Scenario three is a professional services or BPO firm converting manual finance operations into a branded recurring service. In this case, white-label Odoo ERP is often the most practical route because the firm can package software, managed operations, and support into one subscription. Scenario four is a fintech or vertical platform embedding ERP capabilities as a strategic product extension. Here, an Odoo OEM ERP model is more appropriate because the platform needs tighter product alignment, stronger governance, and a roadmap that supports long-term ecosystem development.
Executive guidance: how to choose the right operating model
Executives evaluating embedded subscription billing should make decisions in sequence. First, define the target revenue model and customer segments.
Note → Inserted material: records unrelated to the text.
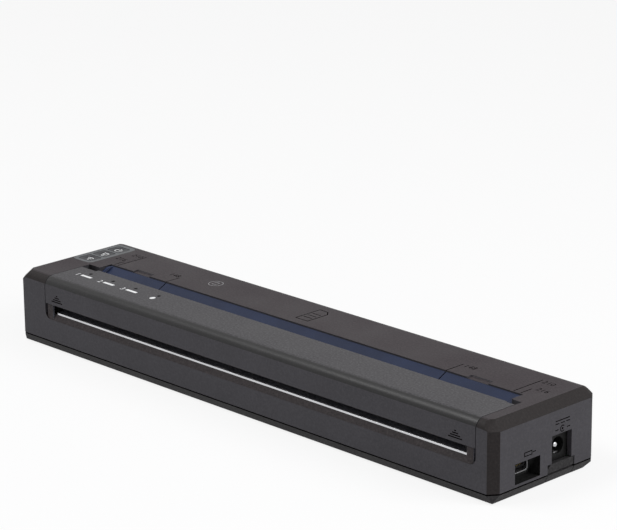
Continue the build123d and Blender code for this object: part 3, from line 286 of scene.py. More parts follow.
def ground_rubber(name, colour):
    """Black rubber ground to size, with a dull bloom."""
    material, tree, shader, place = new_finish(name)
    rings = grain_field(tree, place, 0.0005, 2.0, (1.0, 0.08, 0.08))
    bloom = grain_field(tree, place, 0.009, 4.0)
    tree.links.new(blend(tree, remap(tree, bloom, 0.4, 0.75, 0.0, 0.6), colour, shaded(colour, 2.0)),
                   shader.inputs["Base Color"])
    tree.links.new(remap(tree, rings, 0.3, 0.7, 0.62, 0.85), shader.inputs["Roughness"])
    shader.inputs["Specular IOR Level"].default_value = 0.3
    raise_surface(tree, shader, (rings, 0.00006))
    return material


def clear_mould(name, colour, rough, gloss=0.5, glow=0.15):
    """Natural or smoked plastic that lets a little light in."""
    material, tree, shader, place = new_finish(name)
    flow = grain_field(tree, place, 0.006, 3.0, (1.0, 1.0, 0.4))
    body = blend(tree, remap(tree, flow, 0.35, 0.65, 0.0, 1.0), shaded(colour, 0.92), shaded(colour, 1.05))
    tree.links.new(body, shader.inputs["Base Color"])
    tree.links.new(remap(tree, flow, 0.3, 0.7, rough * 0.85, rough * 1.15), shader.inputs["Roughness"])
    shader.inputs["Specular IOR Level"].default_value = gloss
    shader.inputs["Subsurface Weight"].default_value = glow
    shader.inputs["Subsurface Scale"].default_value = 0.001
    raise_surface(tree, shader, (flow, 0.00003))
    return material


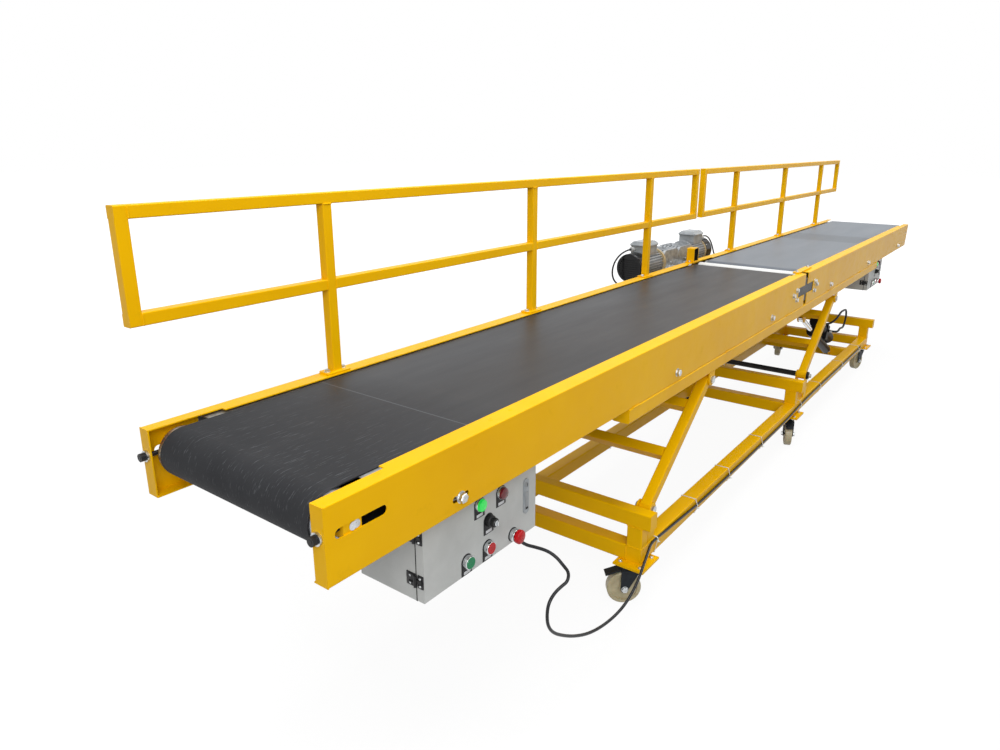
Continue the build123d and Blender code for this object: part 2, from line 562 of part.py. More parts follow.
# Sub-frame under the channels, with the lugs that the arms carry
nodes["subframe_rails"] = [
    tube_x(SUBFRAME_START, SUBFRAME_END, side * RAIL_Y, SUBFRAME_Z, CHASSIS_TUBE, SUBFRAME_HEIGHT, TUBE_WALL)
    for side in (-1, 1)]
nodes["subframe_cross_members"] = [
    tube_y(-rail_inside, rail_inside, x, SUBFRAME_Z, SUBFRAME_HEIGHT, SUBFRAME_HEIGHT, TUBE_WALL)
    for x in SUBFRAME_TIES]
top_lugs = []
top_pins = []
for pivot in (FRONT_PIVOT_X, REAR_PIVOT_X):
    x = pivot + ARM_RUN
    for side in (-1, 1):
        middle = side * RAIL_Y
        for shift in (-lug_y, lug_y):
            top_lugs.append(lug_plate(x, TOP_PIVOT_Z, SUBFRAME_Z, middle + shift, PIN_RADIUS))
        reach = lug_y + LUG / 2
        pin = round_y(x, TOP_PIVOT_Z, middle - reach, middle + reach, PIN_RADIUS)
        for end in (-1, 1):
            start, stop = sorted((middle + end * reach, middle + end * (reach + 8)))
            pin += round_y(x, TOP_PIVOT_Z, start, stop, PIN_RADIUS * 1.5)
        top_pins.append(pin)
nodes["arm_top_lugs"] = top_lugs
nodes["arm_top_pins"] = top_pins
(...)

Second, choose the architecture model that matches those segments rather than forcing all customers into one hosting pattern. Third, determine whether the commercial strategy is direct, partner-led, white-label, or OEM. Fourth, establish governance for pricing, onboarding, support, renewals, and infrastructure operations before scaling sales. Finally, align customer success metrics with recurring revenue outcomes so retention is managed as an operating discipline.
For most finance platforms, the strongest path is a phased model: launch with standardized Odoo SaaS subscriptions on managed multi-tenant infrastructure, validate packaging and retention, then expand into white-label Odoo ERP or Odoo OEM ERP offers for partners and enterprise segments. This approach preserves speed while avoiding premature complexity. It also positions SysGenPro as the recurring revenue infrastructure provider behind a scalable, partner-first finance platform ecosystem.